Numerical Modeling of Vortex Structures Generation by Converging Shock Wave

This paper investigates the dynamics of high-entropy shock-compressed gas in the vicinity of a shock wave focus, based on the numerical integration of Euler equations in 2D and 3D formulations on moving (focus-converging) grids. A numerical model for a converging shock wave has been developed, implementing the finite volume method on a moving grid using a second-order accurate TVD (total variation diminishing) scheme. A key feature of the developed model is an algorithm that controls the computational grid movement, allowing for the simulation of the shock wave front evolution over a wide range of its radius variations.
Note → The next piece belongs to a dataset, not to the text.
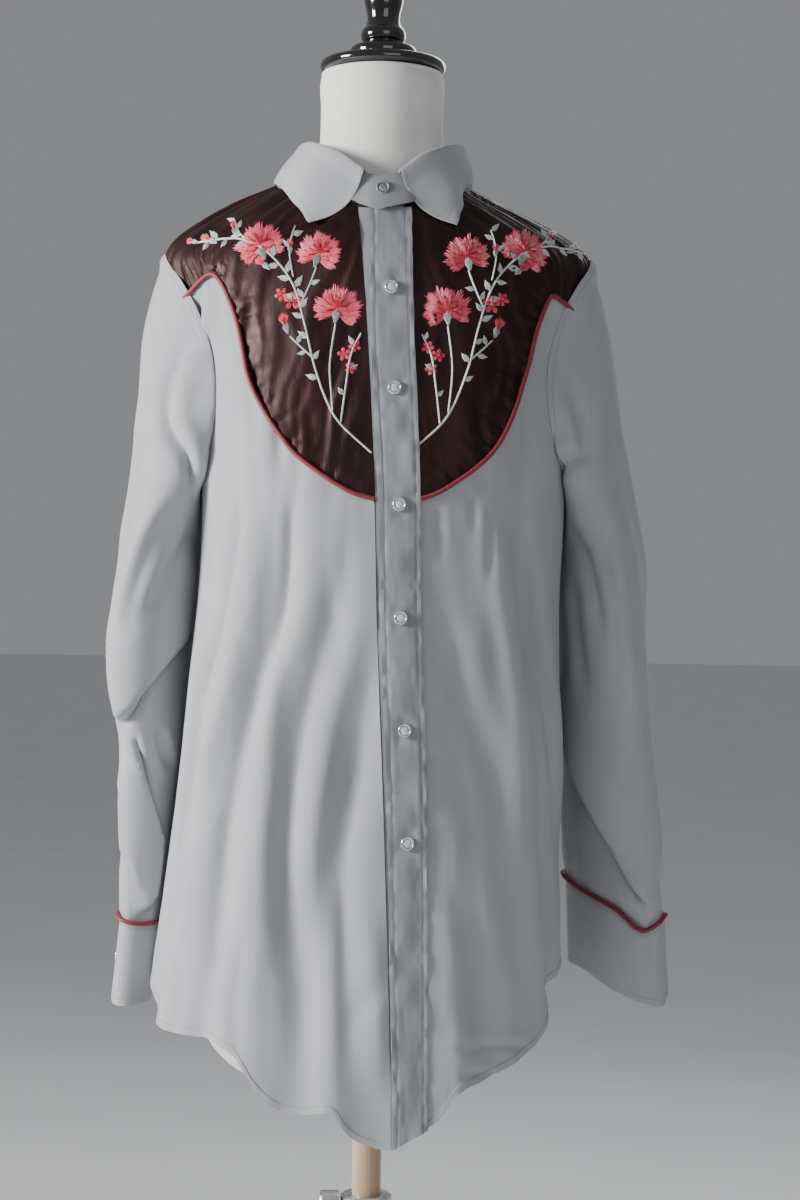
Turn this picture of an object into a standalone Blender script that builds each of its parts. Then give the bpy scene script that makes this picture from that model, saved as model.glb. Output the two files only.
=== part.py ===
"""Western snap shirt buttoned up on a limbless dress form with a pole stand.

Metres, +Z up. The origin is on the floor under the pole, the front faces -Y, and right and
left are the wearer's: the wearer's left is +X. Every piece of cloth is a thin wall on one
body surface, body_point(angle, height), or on the rings of a sleeve.
"""
import math

import bmesh
import bpy
import numpy as np
from mathutils import Vector

# ---------------------------------------------------------------- driving sizes
CLOTH = 0.0012                # wall of one layer of shirting
SEAM_GAP = 0.0003             # between neighbouring pieces
YOKE_GAP = 0.0012             # under the piping, where both edges of cloth turn in
BAND_CLOTH = 0.0020           # cuffs and the top strip: two layers and a stiffener
PIPING_RADIUS = 0.0021
PIPING_TRIM = {-1: (0.0010, 0.0250), 1: (0.0090, 0.0360)}    # off its ends, by side

ARMHOLE_MIDDLE = 1.2560       # height of the middle of the armhole
ARMHOLE_HEIGHT = 0.2020
ARMHOLE_REACH = 34.0          # degrees that it reaches forward and back of the side
SHOULDER_TIP = ARMHOLE_MIDDLE + ARMHOLE_HEIGHT / 2
NECK_FRONT = 1.3900           # height of the neckline at the front
NECK_BACK = 1.4360
BAND_FRONT_TOP = 1.4180       # top of the collar band at the front, and at the back
BAND_BACK_TOP = 1.4580
BAND_LIFT = 0.0024            # its foot above the edge of the neckline
COLLAR_SHIFT = 0.0015         # the worn collar sits a little to the wearer's left
COLLAR_LIE = 0.0052           # its edge above the body surface
COLLAR_ARCH = 0.0035          # how far its fall stands out between the roll and the edge
COLLAR_BOW = (0.0085, 0.0045, -0.0080)    # and how far its front edges bow in, out and down
COLLAR_BOW_START = 0.72       # the bow starts at this share of the way to the front edge
COLLAR_ROLL = 0.0016          # the fold's outer side beyond its middle line
BAND_START = math.radians(10.0)        # the collar band starts here, under its own end,
BAND_LAP = math.radians(24.0)          # and winds once round and this much more

POLE_RADIUS = 0.0130
POLE_FOOT = 0.1000
FORM_FOOT = 0.6120
FORM_TOP = 1.5240
COLUMN_RADIUS = 0.0165
COLUMN_BORE = 0.0136
COLUMN_TOP = 0.4900
BASE_RADIUS = 0.2100
BASE_THICK = 0.0120
LOCK_TOP = 0.5160
LOCK_RADIUS = 0.0230
LEVER_HEIGHT = 0.5070
LEVER_HUB = 0.0110
LEVER_HUB_LONG = 0.0180
HANDLE_SIZE = (0.0060, 0.0140, 0.0620)
HANDLE_OUT = 0.0120           # from the hub's foot to the middle of the handle
HANDLE_DROP = 0.0330          # from the hub's axis to the middle of the handle

# Level rings of the shirt's body: height, then the reach to the wearer's right and left, to
# the front and to the back, and the squareness of the ring, where 2 is an ellipse.
BODY_RINGS = np.array((
    # height  right   left    front   back    square
    (0.5600, 0.1985, 0.1720, 0.1370, 0.1190, 2.35),
    (0.6600, 0.1955, 0.1710, 0.1350, 0.1180, 2.35),
    (0.7000, 0.1936, 0.1705, 0.1340, 0.1170, 2.35),
    (0.7770, 0.1850, 0.1685, 0.1320, 0.1130, 2.35),
    (0.8300, 0.1792, 0.1670, 0.1310, 0.1110, 2.35),
    (0.8850, 0.1730, 0.1690, 0.1300, 0.1090, 2.30),
    (0.9400, 0.1675, 0.1675, 0.1290, 0.1070, 2.30),
    (0.9930, 0.1630, 0.1650, 0.1280, 0.1060, 2.30),
    (1.0470, 0.1575, 0.1640, 0.1270, 0.1060, 2.30),
    (1.1000, 0.1545, 0.1660, 0.1260, 0.1070, 2.30),
    (1.1550, 0.1550, 0.1680, 0.1240, 0.1080, 2.30),
    (1.2000, 0.1590, 0.1700, 0.1210, 0.1070, 2.25),
    (1.2500, 0.1680, 0.1750, 0.1150, 0.1030, 2.15),
    (1.3000, 0.1810, 0.1835, 0.1080, 0.0960, 2.05),
    (1.3300, 0.1890, 0.1895, 0.1030, 0.0900, 1.95),
    (1.3500, 0.1925, 0.1905, 0.0980, 0.0850, 1.85),
    (1.3656, 0.1860, 0.1805, 0.0915, 0.0810, 1.75),
    (1.3877, 0.1575, 0.1455, 0.0805, 0.0770, 1.65),
    (1.4053, 0.1250, 0.1080, 0.0740, 0.0740, 1.60),
    (1.4192, 0.0910, 0.0810, 0.0675, 0.0710, 1.70),
    (1.4270, 0.0760, 0.0725, 0.0640, 0.0680, 1.80),
    (1.4450, 0.0640, 0.0640, 0.0600, 0.0625, 1.90),
    (1.4600, 0.0600, 0.0600, 0.0590, 0.0600, 1.95)))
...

Calculations are performed for the case of polygonal shock waves in the presence of perturbations that lead to limited cumulation. It is shown that the vortex structure of the flow is significantly influenced by the presence of high-mode perturbations introduced during the generation of a converging shock wave. The presence of such perturbations results in turbulent flow behind the reflected shock wave front. This result can be explained by the generation of vortex surfaces by the perturbed shock wave, emanating from the three-wave configuration lines on the shock front. Intense mixing near the focus of the converging shock wave under symmetry breakdown significantly affects mass and heat transfer processes in the region of the strongest shock-wave compression. Accounting for this factor through numerical modeling is crucial for the development of advanced applications of converging shock waves, such as the initiation of chemical reactions (detonation, shock-wave synthesis).